The channel's film library during its launch was acquired by Star Chinese Channel, which originally launched in 1991. It shared the Western feed for two years and aired Western movies at various times.

On 1 February 1996, the logo changed from the STAR wordmark to a box-type star logo. It continued to air Western movies (presented in their original language with Traditional Chinese subtitles) until 30 June 1998.

On 31 March 1996, Star Movies split its English and Chinese content. Star Chinese Movies focused on Southeast Asia (including Taiwan), Hong Kong, Macau, and mainland China. It aired in several markets, including on Astro (Malaysia) and SKY PerfecTV! (Japan). It launched in Malaysia on 1 June 1996.

The channel ceased broadcasting across Malaysia on 31 August 1997 at 23:59 Malaysia Time. On 28 August 1998 at 19:00 Hong Kong Time, Star TV split Star Chinese Movies into specific regional feeds, reducing its broadcasting area to just Taiwan. Viewers in Southeast Asia, Hong Kong, Macau, and mainland China were offered Phoenix Movies Channel instead, while Malaysia was offered Astro AEC.

On 1 July 1998, the channel became a purely Chinese-language movie channel, dropping Western movies. On 1 April 1999, the channel underwent its first major logo change from vertical to horizontal, alongside other STAR TV channels.

On 26 September 2003, Star Chinese Movies launched on Now TV in Hong Kong. A similar launch subsequently occurred in Singapore and the Philippines. On the same day, it relaunched localized feeds in Hong Kong and Macau (in Cantonese), Singapore (in Mandarin), Southeast Asia (in Mandarin), and Malaysia (Southeast Asian feed in Cantonese).

On 25 January 2008, a sister channel named Star Chinese Movies 2 was launched; the HD and VOD channels launched a few years later. On 19 May 2012, the channel's logo changed from a star to a stylized crown.

On 1 November 2013, the channel expanded to more countries, including Thailand and Indonesia. On 1 September 2014, it launched on HyppTV in Malaysia, returning the channel to the country after 16 years. On 29 April 2017, Star Chinese Movies began providing bilingual services, with most movies broadcast simultaneously in Mandarin and their original language.

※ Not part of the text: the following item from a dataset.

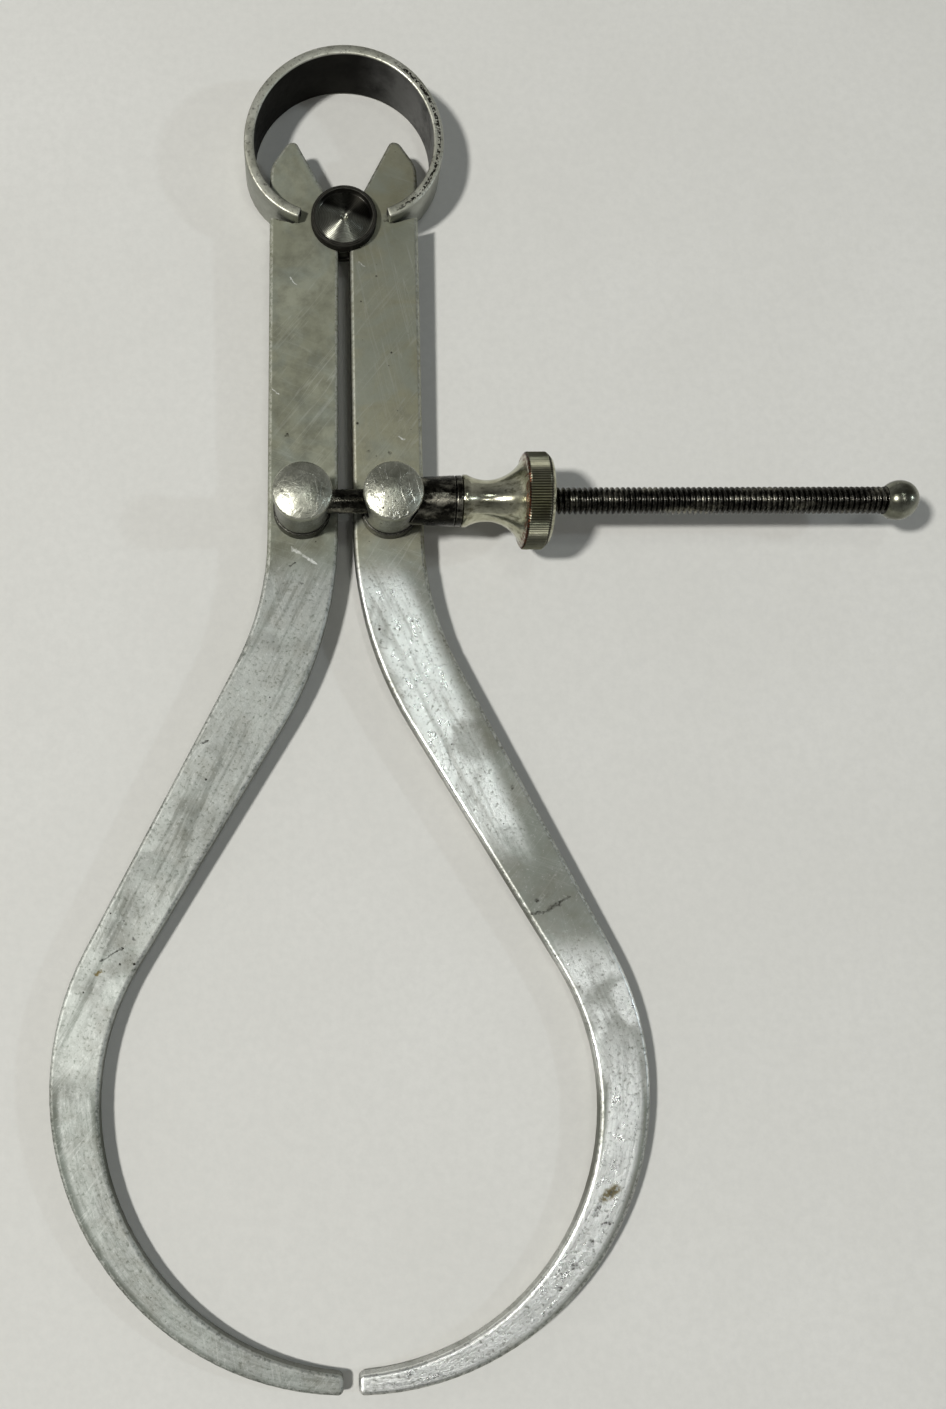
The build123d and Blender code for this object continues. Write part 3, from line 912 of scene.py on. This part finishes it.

The channel also obtained pay TV broadcasting rights for the Hong Kong Film Awards and the Golden Horse Awards for Hong Kong, Macau, and Southeast Asia (except Singapore and Malaysia, where broadcasting rights were sold to local broadcasters).

As Disney — which had previously acquired Fox International Networks — decided to further roll out Disney+ across Asian markets, it decided to cease its pay TV operations, including Star Chinese Movies. The channel ceased operation in Southeast Asia, Hong Kong, and Macau on 1 October 2023, while the Taiwanese feed (alongside its separate HD feed) closed on 1 January 2024.

==Feeds==

| Country/Region | Star Chinese Movies | Star Chinese Movies Legend |
| Taiwan | 1 May 1994 – 31 December 2023; launched alongside separate Star Chinese Movies HD (星衛HD電影台) | None |
| Hong Kong; Macau (localized); | Star Chinese Movies (衛視電影台) First incarnation: 1 May 1994 – 28 August 1998; Second incarnation: 21 February 2004 – 30 September 2023; Phoenix Movies Channel (鳳凰衛視電影台): 28 August 1998 – present | 15 December 2007 – 30 September 2021 |
Singapore (localized)
Maldives; Papua New Guinea; Southeast Asia;
Malaysia (SEA feed; in Cantonese)
| Australia New Zealand | Australia: 2013–2018 New Zealand: 1 March 2016 – 28 February 2018 | None |
| Canada; United States; | 2010–2018 (Titles from SCM Legend lasted until 2013) |

== Star Chinese Movies Legend ==

Star Chinese Movies Legend (衛視卡式台) (also known as SCM Legend) was a sister movie channel of Star Chinese Movies based in Singapore. First launched on 25 January 2008 as Star Chinese Movies 2 (衛視電影2台), it was rebranded on 1 October 2012 as Star Chinese Movies Legend. The channel broadcast older films from British Hong Kong, specifically those released between 1 January 1970 and 31 December 1992. The 23-year period was officially the main production era covered by STAR TV Filmed Entertainment.

As Disney continued to expand Disney+ across Asian territories, it decided to shut down many of its pay TV channels, including Star Chinese Movies Legend, on 1 October 2021.